Un difficile obiettivo per Donald Trump

Il prossimo 2 aprile doveva essere il «Giorno della liberazione degli Stati Uniti», così l’aveva definito lo stesso Donald Trump, ossia il giorno in cui avrebbe comunicato dazi e altre restrizioni commerciali volti a rilanciare l’economia americana. Sembra però che non sarà così poiché indiscrezioni filtrate dai corridoi della Casa Bianca hanno fatto sapere che queste misure non comprenderanno provvedimenti contro il settore farmaceutico, quello automobilistico e quello dei semiconduttori (i famosi chips). È impossibile capire se queste voci siano affidabili oppure se facciano parte di una strategia volta a creare incertezza per dare maggiore eco all’annuncio del presidente americano. È comunque certo che la via dei dazi imboccata si rivelerà un vicolo cieco. L’obiettivo della Casa Bianca è far sì che le imprese americane che hanno delocalizzato all’estero rimpatrino la loro produzione e che quelle estere investano in America per evitare di pagare i dazi. L’esperienza dimostra che è vano cercare di riportare in patria produzioni a basso valore aggiunto che prosperano nei Paesi a bassi salari ed è difficile e soprattutto occorre molto tempo per convincere quelle ad alta tecnologia a trasferire parte della loro produzione negli Stati Uniti. Infatti lo sviluppo delle industrie ad alto valore aggiunto è un processo molto più lento di quello finanziario: non bastano i capitali, occorrono anche personale specializzato, laboratori di ricerca vicini alla produzione, ambiente adeguato e ancora molto altro. Quindi, se non si hanno queste competenze o se si sono perse è molto difficile recuperarle.

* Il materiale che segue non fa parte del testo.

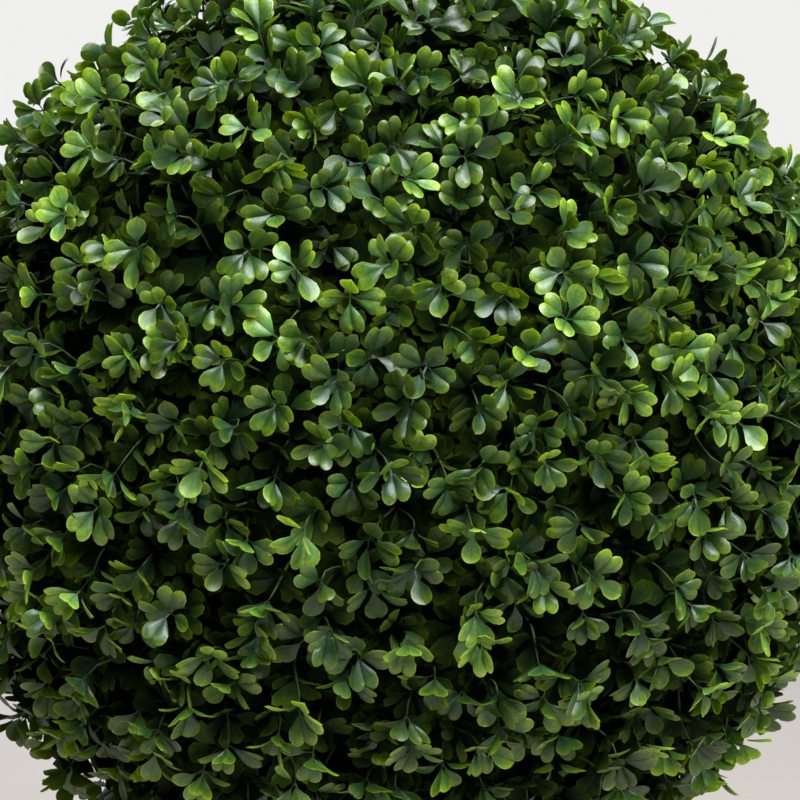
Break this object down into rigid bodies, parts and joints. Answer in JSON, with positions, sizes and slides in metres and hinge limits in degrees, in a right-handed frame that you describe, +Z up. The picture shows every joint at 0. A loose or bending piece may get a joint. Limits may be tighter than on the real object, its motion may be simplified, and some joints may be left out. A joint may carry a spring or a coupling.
{
  "type": "artificial box topiary ball in a pot",
  "caption": "Artificial box topiary: one clipped ball of small plastic leaves on a short stem, standing in a plain round tapered pot.",
  "frame": {"origin": "centre of the flat underside of the pot", "axes": "+Z up through the stem and the middle of the ball; +X to the right and -Y towards the viewer of the front"},
  "size_m": [0.4787, 0.4782, 0.6788],
  "materials": {
    "pot": "matte",
    "pot_filling": "matte",
    "stem": "matte",
    "leaves": "satin",
    "twigs": "satin"
  },
  "bodies": {
    "root": {"pot": "pot", "pot_filling": "pot_filling", "stem": "stem", "foliage_ball": "leaves"}
  },
  "joints": []
}
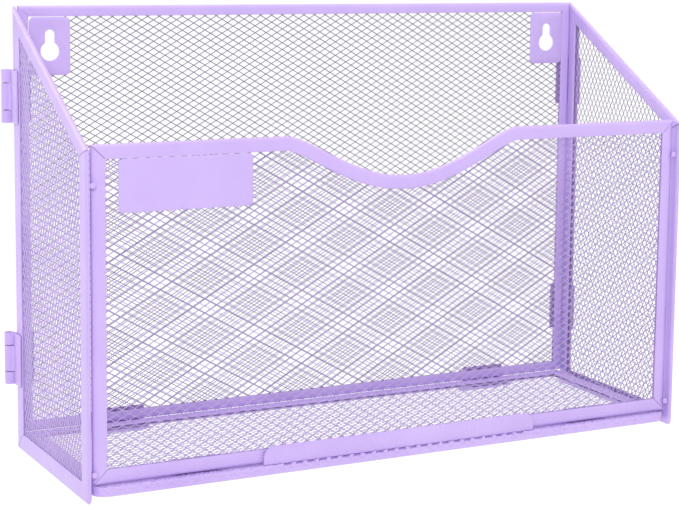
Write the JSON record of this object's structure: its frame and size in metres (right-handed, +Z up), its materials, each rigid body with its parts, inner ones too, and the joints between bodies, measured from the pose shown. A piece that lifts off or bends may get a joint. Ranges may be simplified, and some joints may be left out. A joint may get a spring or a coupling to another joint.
{
  "type": "hanging file rack",
  "caption": "Wall file pocket of diamond mesh in folded metal strips, with hinged side panels and a tray and front that fold flat.",
  "frame": {"origin": "middle of the rear face of the back's top strip, where the rack meets the wall", "axes": "+X to the right seen from the front, +Y into the wall, +Z up"},
  "size_m": [0.3402, 0.1151, 0.224],
  "materials": {
    "strip_coat": "lavender powder coat, satin",
    "mesh_coat": "lavender powder coat on expanded metal",
    "hinge_coat": "lavender powder coat, satin",
    "pin_steel": "steel pin under the same coat"
  },
  "bodies": {
    "back": {"back_bottom_strip": "strip_coat", "back_right_strip": "strip_coat", "back_top_strip": "strip_coat", "back_left_strip": "strip_coat", "back_mesh": "mesh_coat", "left_keyhole_plate": "strip_coat", "right_keyhole_plate": "strip_coat", "left_upper_hinge_still_leaf": "hinge_coat", "left_lower_hinge_still_leaf": "hinge_coat", "right_upper_hinge_still_leaf": "hinge_coat", "right_lower_hinge_still_leaf": "hinge_coat", "left_upper_hinge_pin": "pin_steel", "left_lower_hinge_pin": "pin_steel", "right_upper_hinge_pin": "pin_steel", "right_lower_hinge_pin": "pin_steel", "left_tray_hinge_still_leaf": "hinge_coat", "left_tray_hinge_pin": "pin_steel", "right_tray_hinge_still_leaf": "hinge_coat", "right_tray_hinge_pin": "pin_steel"},
    "left_side": {"left_side_bottom_strip": "strip_coat", "left_side_front_strip": "strip_coat", "left_side_top_strip": "strip_coat", "left_side_rear_strip": "strip_coat", "left_side_mesh": "mesh_coat", "left_upper_catch": "strip_coat", "left_lower_catch": "strip_coat", "left_upper_hinge_moving_leaf": "hinge_coat", "left_lower_hinge_moving_leaf": "hinge_coat"},
    "right_side": {"right_side_bottom_strip": "strip_coat", "right_side_front_strip": "strip_coat", "right_side_top_strip": "strip_coat", "right_side_rear_strip": "strip_coat", "right_side_mesh": "mesh_coat", "right_upper_catch": "strip_coat", "right_lower_catch": "strip_coat", "right_upper_hinge_moving_leaf": "hinge_coat", "right_lower_hinge_moving_leaf": "hinge_coat"},
    "tray": {"tray_mesh": "mesh_coat", "tray_left_strip": "strip_coat", "tray_rear_strip": "strip_coat", "tray_right_strip": "strip_coat", "tray_front_strip": "strip_coat", "left_tray_hinge_moving_leaf": "hinge_coat", "right_tray_hinge_moving_leaf": "hinge_coat", "left_front_hinge_still_leaf": "hinge_coat", "left_front_hinge_pin": "pin_steel", "right_front_hinge_still_leaf": "hinge_coat", "right_front_hinge_pin": "pin_steel"},
    "front_panel": {"front_bottom_strip": "strip_coat", "front_right_strip": "strip_coat", "front_top_strip": "strip_coat", "front_left_strip": "strip_coat", "front_mesh": "mesh_coat", "label_plate": "strip_coat", "left_front_hinge_moving_leaf": "hinge_coat", "right_front_hinge_moving_leaf": "hinge_coat"}
  },
  "joints": [
    {"name": "left_swing", "type": "hinge", "parent": "back", "child": "left_side", "pos_m": [-0.1677, 0.0027, -0.1085], "axis": [0, 0, -1], "range_deg": [0, 270]},
    {"name": "right_swing", "type": "hinge", "parent": "back", "child": "right_side", "pos_m": [0.1677, 0.0027, -0.1085], "axis": [0, 0, 1], "range_deg": [0, 270]},
    {"name": "tray_fold", "type": "hinge", "parent": "back", "child": "tray", "pos_m": [0, 0.0027, -0.2184], "axis": [1, 0, 0], "range_deg": [0, 90]},
    {"name": "front_fold", "type": "hinge", "parent": "tray", "child": "front_panel", "pos_m": [0, -0.1022, -0.2116], "axis": [-1, 0, 0], "range_deg": [0, 90]}
  ],
  "couplings": [
    {"joint": "front_fold", "follows": "tray_fold", "ratio": 1}
  ]
}
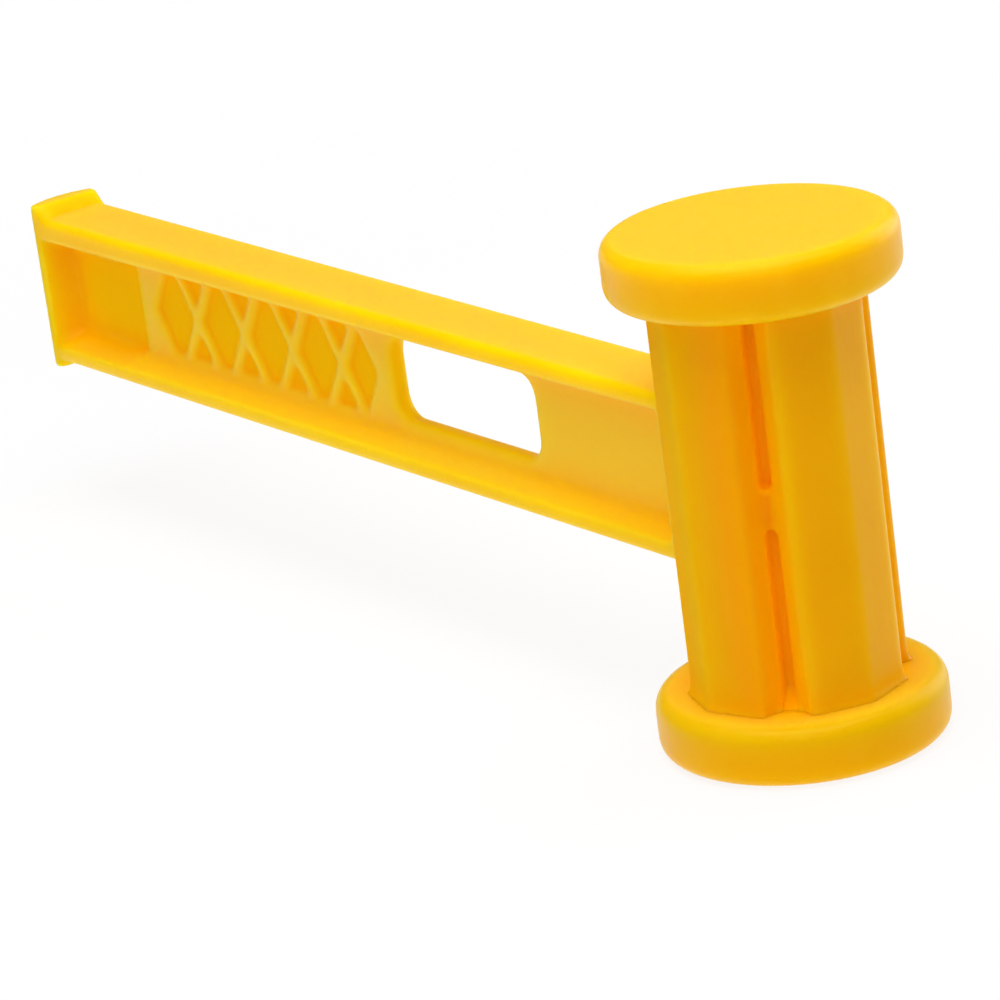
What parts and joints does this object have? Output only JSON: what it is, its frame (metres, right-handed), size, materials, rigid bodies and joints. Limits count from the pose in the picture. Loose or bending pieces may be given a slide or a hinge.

Ed è quanto confermano la recente esperienza statunitense e gli scarsi risultati del tentativo di attrarre industrie tramite grandi incentivi finanziari. Infatti, secondo l’associazione svizzera Global Trade Alert, da quando Trump entrò per la prima volta alla Casa Bianca nel 2016 le misure di restrizione del commercio internazionale sono aumentate del 75%. Questa politica potrebbe forse essere ragionevole solo se si pensa di creare una propria area di influenza politica ed anche commerciale (i dazi contro Messico e Canada però non vanno in questa direzione) oppure si corre il rischio di avviare una guerra commerciale dagli esiti economici e politici molto pericolosi. Infatti non si deve perdere d’occhio che questa politica è il preambolo della battaglia principale volta a difendere il privilegio del dollaro che consente agli Stati Uniti di vivere al di sopra dei propri mezzi, ossia avere un enorme debito pubblico e commerciale finanziato dall’estero a prezzi di favore. Infatti coloro che in questi anni hanno abbracciato la teoria della «Eccezionalità degli Stati Uniti» hanno trascurato il fatto che la crescita americana era trainata dall’aumento della spesa pubblica e quella di Wall Street dalla bolla speculativa creata attorno alle magnifiche sette società attive nelle nuove tecnologie. Dunque lo statuto di moneta mondiale del dollaro non regge più a causa del declino relativo degli Stati Uniti che stanno perdendo il loro predominio sia a livello economico, sia a livello militare e che sono ora insidiati dalla Cina anche a livello tecnologico. Queste manovre commerciali sono in realtà la preparazione di misure ben più incisive e decisive destinate a blindare il dollaro, di cui si discute a Washington e su cui abbiamo già scritto. Insomma, «Make America Great Again» è un obiettivo difficile da raggiungere anche per Donald Trump.